Ryan Travis Christian
Ryan Travis Christian describes his graphite drawings as Ub Iwerks—the iconic 1930s Disney animator—“post bong session,” although post bomb is more like it. Christian shreds cartoonish bodily forms through an apocalyptic haze, and the effect is beautiful and dark and creepy as hell. Like any good animator, he presents his characters as everyman, or no one, or the fool, or the bleakness that gathers in the muck of our souls, fingering the goo of wrecked memories. These figures reveal themselves piecemeal, behind explosions, grinning stupidly within columns of ash, and splattered across eternity’s windshield.
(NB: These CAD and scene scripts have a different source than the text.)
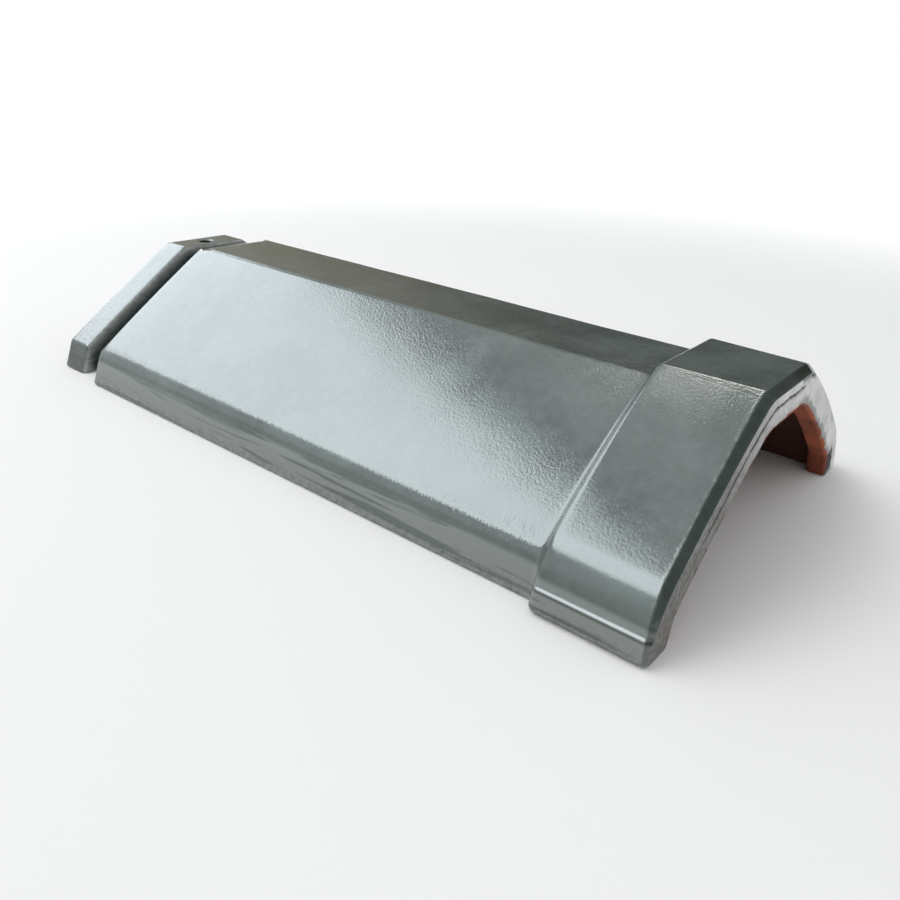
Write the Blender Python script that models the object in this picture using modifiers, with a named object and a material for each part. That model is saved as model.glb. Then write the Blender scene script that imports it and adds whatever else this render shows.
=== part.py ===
"""Angular interlocking ridge tile: one piece of glazed, fired clay.

The tile is a long trapezoidal arch that stands on two feet. Its left end is a
spigot with a rib and a cross groove, and its right end is a raised collar with
a lip and a recess under it, so that the collar of one tile hooks over the
spigot of the next. X runs along the ridge from the spigot to the collar, Y runs
across it and Z is up, with the feet on Z = 0. Lengths are in metres.
"""

import math

import bmesh
import bpy
import numpy as np

# Overall sizes of the arch, measured on its body.
LENGTH = 0.410
BODY_HEIGHT = 0.073
TOP_WIDTH = 0.0496
EAVE_WIDTH = 0.201
EAVE_HEIGHT = 0.019
FOOT_WIDTH = 0.213
SLOPE_CROWN = 0.0024
WALL = 0.013

# Collar: its outside stands above the body, and a lip closes its mouth inside.
COLLAR_LENGTH = 0.053
COLLAR_RISE = 0.0070
STEP_LENGTH = 0.0071
MOUTH_ROUNDING = 0.006
LIP_LENGTH = 0.010
LIP_THICKNESS = 0.0178
BAND_HEIGHT = 0.0105
BAND_PROUD = 0.0007
BAND_EDGE = 0.0008
BAND_ROUNDING = 0.0025

# Spigot: a rib at the end, then a groove in which the next collar's lip lies.
RIB_WIDTH = 0.0205
GROOVE_WIDTH = 0.0192
SPIGOT_DROP = 0.0038
SPIGOT_WALL = 0.008
GROOVE_DRAFT = 0.0007

# Play between one tile's spigot and the next tile's collar.
LAP_CLEARANCE = 0.0015
RECESS_END_PLAY = 0.0025

# Ramps on the underside, where the wall changes its thickness.
SPIGOT_RAMP = 0.014
RECESS_RAMP = 0.014

# Nail hole through the middle of the rib.
NAIL_HOLE_DIAMETER = 0.008
NAIL_HOLE_SETBACK = 0.010

# Roundings of the cross section, on the body and on the collar.
ARRIS_RADIUS = 0.0035
COLLAR_ARRIS_RADIUS = 0.006
EAVE_RADIUS = 0.008
COLLAR_EAVE_RADIUS = 0.014
FOOT_RADIUS = 0.0008
COLLAR_FOOT_RADIUS = 0.003
INNER_ARRIS_RADIUS = 0.010
INNER_EAVE_RADIUS = 0.008
INNER_FOOT_RADIUS = 0.0015

# Roundings of the section along the ridge.
EDGE_RADIUS = 0.0018
GROOVE_RADIUS = 0.0012
STEP_RADIUS = 0.005
RAMP_RADIUS = 0.004
LIP_RADIUS = 0.0012

# Facets of the roundings and of the crowned slope.
ARRIS_FACETS = 4
EAVE_FACETS = 5
FOOT_FACETS = 2
SLOPE_FACETS = 6
EDGE_FACETS = 3
INSIDE_FACETS = 2
HOLE_FACETS = 24
STATION_SPACING = 0.00025

# Places along the ridge and offsets from the body's outer face.
SPIGOT_LENGTH = RIB_WIDTH + GROOVE_WIDTH
STEP_START = LENGTH - COLLAR_LENGTH
STEP_END = STEP_START + STEP_LENGTH
LIP_START = LENGTH - LIP_LENGTH
LAPPED_RIB_START = LIP_START - (GROOVE_WIDTH - LIP_LENGTH) / 2 - RIB_WIDTH
RECESS_START = LAPPED_RIB_START - RECESS_END_PLAY
RIB_OFFSET = -SPIGOT_DROP
LIP_INNER_OFFSET = COLLAR_RISE - LIP_THICKNESS
GROOVE_OFFSET = LIP_INNER_OFFSET - LAP_CLEARANCE
SPIGOT_INNER_OFFSET = GROOVE_OFFSET - SPIGOT_WALL
RECESS_OFFSET = RIB_OFFSET + LAP_CLEARANCE
BAND_OFFSET = COLLAR_RISE + BAND_PROUD

GLAZE_COLOUR = (0.16, 0.21, 0.20, 1.0)
GLAZE_ROUGHNESS = 0.18


def clear_scene():
    for obj in list(bpy.data.objects):
        bpy.data.objects.remove(obj, do_unlink=True)


def make_collection(name):
    collection = bpy.data.collections.new(name)
    bpy.context.scene.collection.children.link(collection)
    return collection


def glaze_material():
    material = bpy.data.materials.new("green_grey_glaze")
    material.use_nodes = True
    shader = material.node_tree.nodes["Principled BSDF"]
    shader.inputs["Base Color"].default_value = GLAZE_COLOUR
    shader.inputs["Roughness"].default_value = GLAZE_ROUGHNESS
    shader.inputs["Metallic"].default_value = 0.0
    return material


def rounded_corner(before, corner, after, radius, facets):
    """Points of the arc that rounds a corner between two straight lines."""
    room = min(np.linalg.norm(before - corner), np.linalg.norm(after - corner))
    to_before = (before - corner) / np.linalg.norm(before - corner)
    to_after = (after - corner) / np.linalg.norm(after - corner)
    turn = math.pi - math.acos(float(np.clip(to_before @ to_after, -1.0, 1.0)))
    tangent = min(radius * math.tan(turn / 2), room)
    arc_radius = tangent / math.tan(turn / 2)
    bisector = to_before + to_after
    centre = corner + bisector / np.linalg.norm(bisector) * math.hypot(arc_radius, tangent)
    start = corner + to_before * tangent - centre
    side = (corner - centre) / np.linalg.norm(corner - centre)
    across = start - side * (start @ side)
    across = across / np.linalg.norm(across)
    angles = np.linspace(turn / 2, -turn / 2, facets + 1)
    return [centre + arc_radius * (side * math.cos(a) + across * math.sin(a)) for a in angles]


def rounded_line(corners, facets):
    """A line through (x, offset, radius) corners, with its inner corners rounded."""
    points = [np.array(corner[:2]) for corner in corners]
    middles = [(start + end) / 2 for start, end in zip(points, points[1:])]
    middles[0], middles[-1] = points[0], points[-1]
    line = [points[0]]
    for index in range(1, len(points) - 1):
        line += rounded_corner(middles[index - 1], points[index], middles[index],
                               corners[index][2], facets)
    line.append(points[-1])
    return np.array(line)


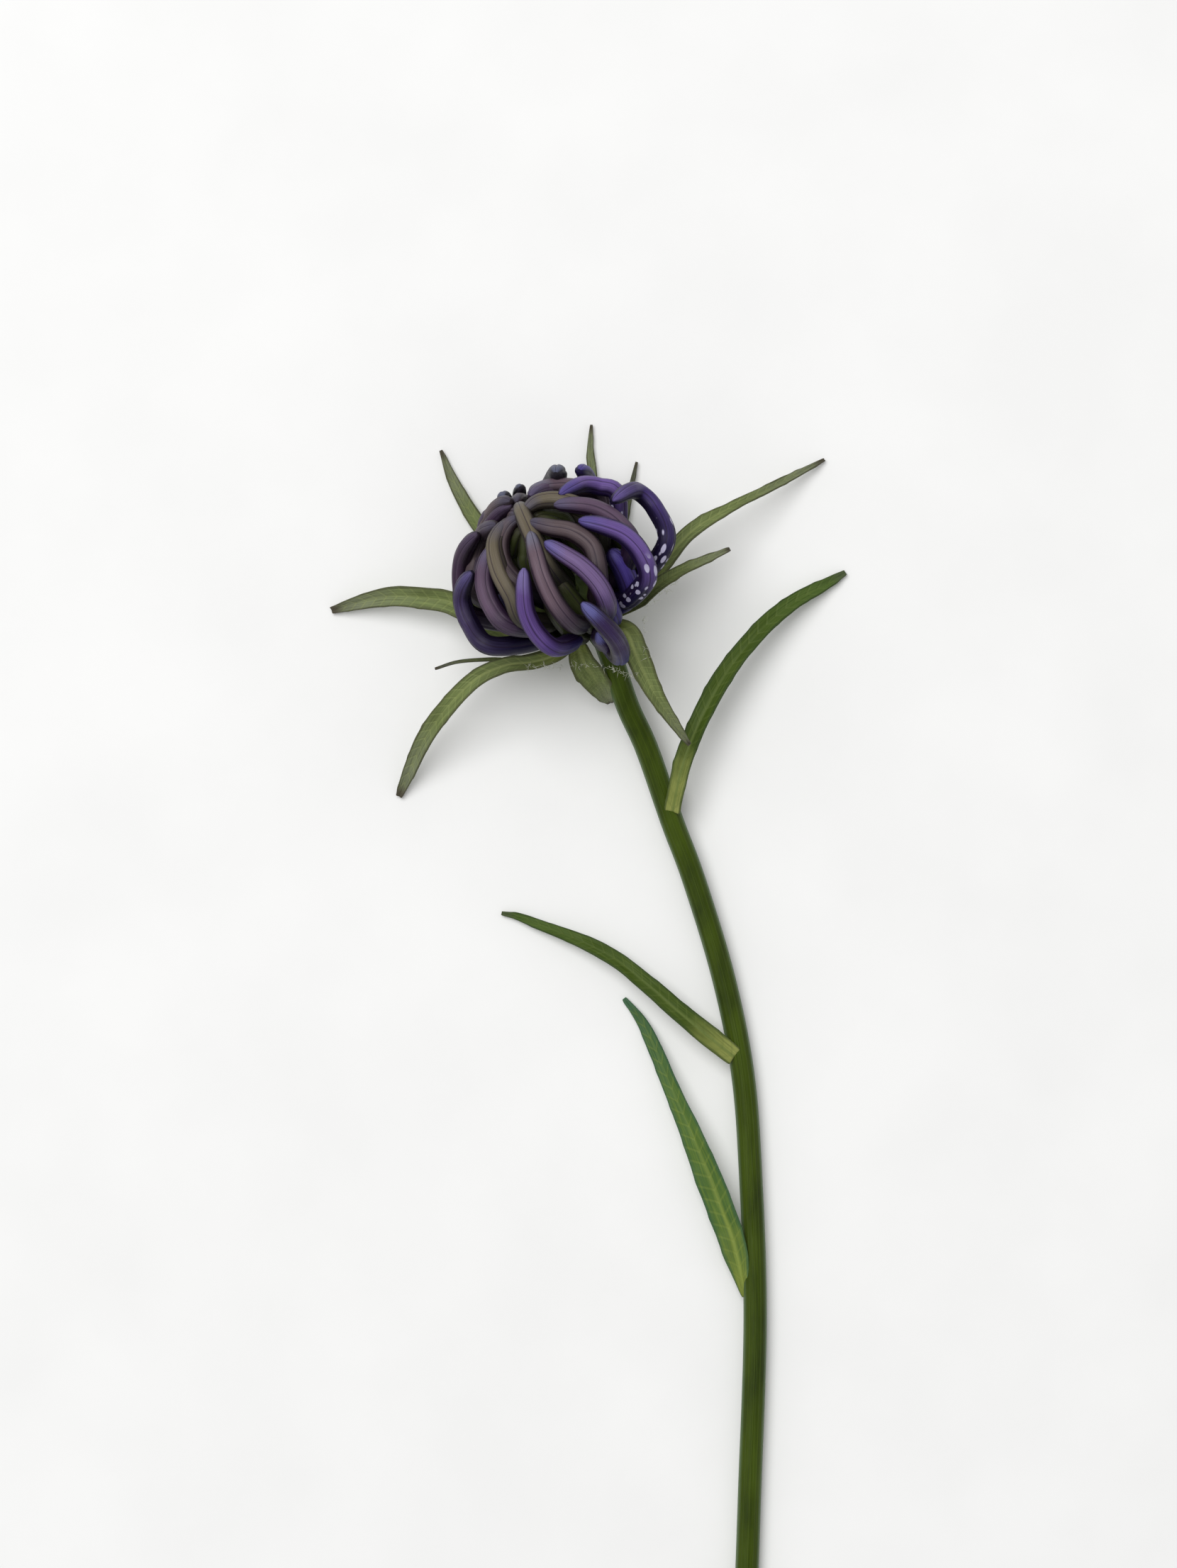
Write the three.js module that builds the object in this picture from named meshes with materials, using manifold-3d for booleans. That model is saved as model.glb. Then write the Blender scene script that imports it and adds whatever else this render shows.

Christian’s outlook isn’t always bleak, even though the work benefits from such doomsday mongering. In “I Am Tree,” the fool-faced clown is a millisecond away from crashing his car into a tree. This clown is Jackson Pollock, who famously declared, “I am nature.” Upon impact, he will be dead from meeting nature, the tree, head on. It’s nature vs. nature. Irony comes like a blow to the head, with stars shooting out the other side.
Ryan Travis Christian is a curator as well as an artist. He interviews artists on the website Fecal Face, and provokes unique responses when asking his subjects, for instance, to spontaneously invent something.